Electronic legal deposit: shaping the library collections of the future

edited by Paul Gooding and Melissa Terras, London, Facet Publishing, 2020, 238 pp., $102 (hardback), ISBN 978-1-78330-377-9, (e-book), ISBN 978-1-78330-378-6

In 1610 Sir Thomas Bodley persuaded the Stationer’s Company to provide copies of all new publications to the University of Oxford Library. So began the fundamental role of deposit libraries world-wide in preserving the publication record. Today this is accomplished primarily through national and state libraries but key academic libraries, including the University of Sydney, also fulfill this role. The digital shift has profound policy and management implications for rethinking legal deposit.

Lead academics in an earlier UK research project on digital library futures and non-print legal deposit, Gooding and Terras are well-qualified editors and contributors to this comprehensive collection. The foreword and introduction set the complex international scene. A total of 22 authors from the UK, Africa, Latin America and Europe offer 10 stimulating chapters. An early provocation queries the role of libraries compared to other content providers in delivering this function in the future.

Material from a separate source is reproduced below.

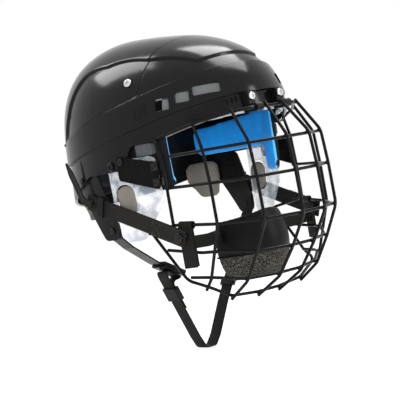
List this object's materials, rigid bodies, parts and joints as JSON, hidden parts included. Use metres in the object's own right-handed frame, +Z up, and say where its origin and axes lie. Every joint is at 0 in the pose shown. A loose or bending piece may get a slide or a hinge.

A wide cross section of case studies detail earlier print models and current legislative frameworks, comparing and contrasting current electronic legal deposit schemes. Web archiving is an important component of these schemes in practice. The UK Web Archive for example, now contains 500 terabytes of data. Following chapters expand broader user, contextual and policy issues that challenge and enliven future planning including technologies, formats and the prospect of text and data mining and natural language processing.

William Kilbride’s provocative essay on digital preservation and legal deposit particularly caught my interest. While reporting positive outcomes of the UK’s legal deposit digital preservation 2017 review, he raises concerns about future capacity. In less than five years, the British Library managed a 38-fold expansion in digital legal deposit.

The book is text-rich but has a small number of helpful tables and graphs that provide trend data and information on participating publishers. Comprehensive references provide excellent links to further reading, including broader issues.

Some may expect the book to be of interest to only a small number of institutions that participate in electronic legal deposit schemes. However, the importance of legal deposit to the access and preservation of the scholarly record commends this book to a wider audience. The integral role of legal deposit in association with Open Access and digital preservation initiatives broadens the potential readership further.